We now illustrate these stages with a simple example involving 2 inputs where the candidate set fills a rectangular region defined by the range of each input. In the first stage, the pilot study (the two orange dots) are used to establish viability of the test method and measurement system. The second stage, an initial exploratory experiment (six blue dots) spreads the points throughout the defined region of interest. Here we start to see the benefit of using a sequential approach as the blue dots take into account the locations where the orange pilot data were collected.

Based on this exploration, it may be discovered that one portion of the region (top right) is not viable for data collection, or is not desirable for the observed response values. Hence, in future experiments no data should be collected here. At this point, an initial model is constructed to combine what is known from the experimental data with the underlying science.

In the next stage of experimentation, some additional runs are added (red dots) that are used for model refinement. These are placed in regions where there is larger uncertainty in the model predictions and also seek to fill in empty space.
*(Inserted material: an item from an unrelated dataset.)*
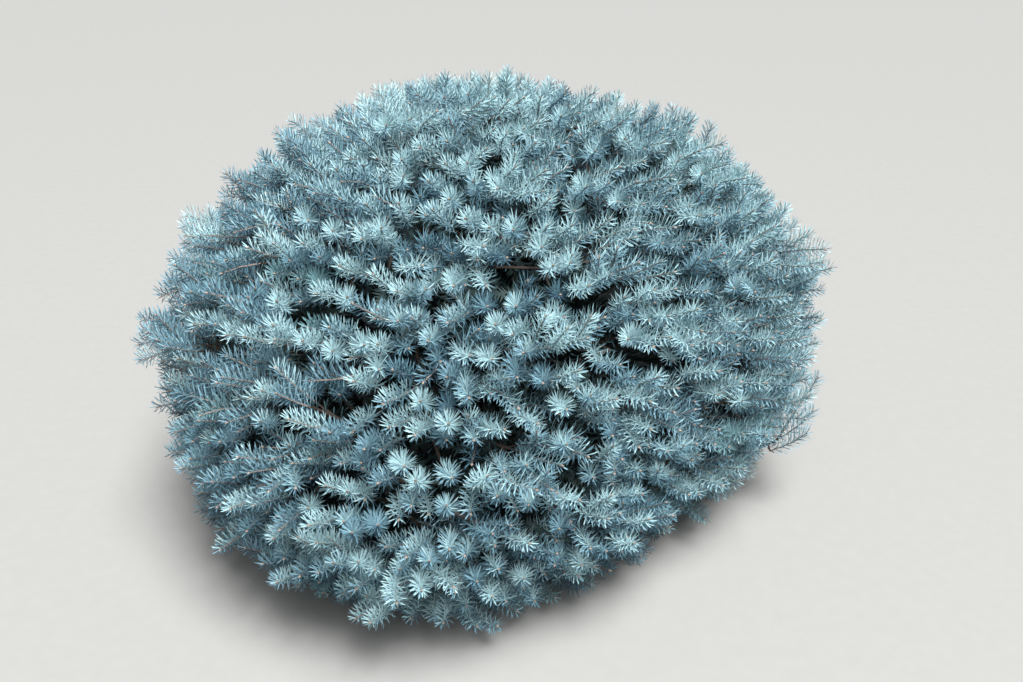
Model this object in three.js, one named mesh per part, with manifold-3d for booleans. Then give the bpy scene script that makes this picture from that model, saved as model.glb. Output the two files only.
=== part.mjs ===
// Globe blue spruce: a low, dense, dome-shaped conifer shrub rooted in the ground, its skirt reaching the soil.
// Millimetres, +Z up. The origin is the centre of the trunk's flat cut at ground level.
//
// A short trunk carries three whorls of boughs. Each bough, and the trunk's own tip, carries a mass of foliage:
// a stem that forks into twigs, sprays of needles at the twigs' ends that reach the crown's surface, and a dense
// inside with teeth, its share of a lumpy dome that is parted between the masses.

import * as THREE from "three";
import { mergeVertices } from "three/addons/utils/BufferGeometryUtils.js";
import Module from "manifold-3d";

const wasm = await Module();
wasm.setup();

// The crown, a flattened dome that is slightly lobed seen from above
const CROWN_RADIUS = 587;
const CROWN_HEIGHT = 745;
const WIDEST_HEIGHT = 294;
const FOOT_SHARE = 0.73; // the radius at the ground over the widest radius
const LOBES = [
  { waves: 1, swell: 0.028, heading: 84 },
  { waves: 2, swell: 0.042, heading: 118 },
  { waves: 3, swell: 0.05, heading: -3 },
  { waves: 4, swell: 0.03, heading: 24 },
];
const HEART = new THREE.Vector3(0, 0, 190); // the point that the crown spreads from
const BARE_SHARE = 0.42; // the part of the way from the heart to the surface that has no foliage
const SOIL_GAP = 4; // the lowest needles stay this far above the ground

// The trunk
const TRUNK_HEIGHT = 395;
const TRUNK_LEAN = new THREE.Vector3(-14, 10, 0);
const TRUNK_FOOT_RADIUS = 36;
const TRUNK_TIP_RADIUS = 11;
const TRUNK_SIDES = 15;
const TRUNK_STATIONS = [0, 0.05, 0.12, 0.22, 0.36, 0.6, 0.8, 1];
const FLARE_RADIUS = 26; // what the root flare adds at the ground
const FLARE_HEIGHT = 55; // the height over which the flare dies away
const FLARE_ROOTS = 5;
const FLARE_DEPTH = 0.3; // how far the roots of the flare stand out and in, as a share of the radius

// The whorls of boughs. rise is the slope of the line from the heart to the middle of a mass, in degrees
const WHORLS = [
  { name: "skirt", count: 6, rise: -9, twist: 12, start: 58, radius: 13 },
  { name: "middle", count: 6, rise: 22, twist: 42, start: 142, radius: 12 },
  { name: "upper", count: 4, rise: 53, twist: 4, start: 240, radius: 10 },
];
const WHORL_SPREAD = 3; // how far a bough strays from its even place, in degrees
const WHORL_STEP = 34; // every other bough of a whorl leaves the trunk this much higher
const BOUGH_RISE = 34; // the slope at which a bough leaves the trunk, in degrees
const BOUGH_BEND = 0.4; // how far a bough keeps to its direction at either end, as a share of its length
const BOUGH_TAPER = 0.55;
const BOUGH_SIDES = 5;
const BOUGH_RINGS = 4;
const MASS_SHARE = 0.66; // where a mass has its middle, from the heart to the surface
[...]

With the updated model based on the additional data, a region where good response values are possible is identified. This becomes the focus of another experiment for optimizing the response. The oval indicates the region of desirable responses, and the three green dots indicate the new input combinations collected to provide additional information.

The final data collection involves two confirmation runs (black dots) at the identified optimal location to verify that results are observed to match what the model predicts.

To conclude this example, we illustrate the power of the sequential approach to collecting data. In the figure below, we show the 18 runs collected with the sequential approach (on left) and a typical 18-run space filling design (on right). Both these experiments have the same total budget, but the sequential approach avoids placing much data in the undesirable top right corner as well as has much more data concentrated close to where the overall optimal combination of inputs is located.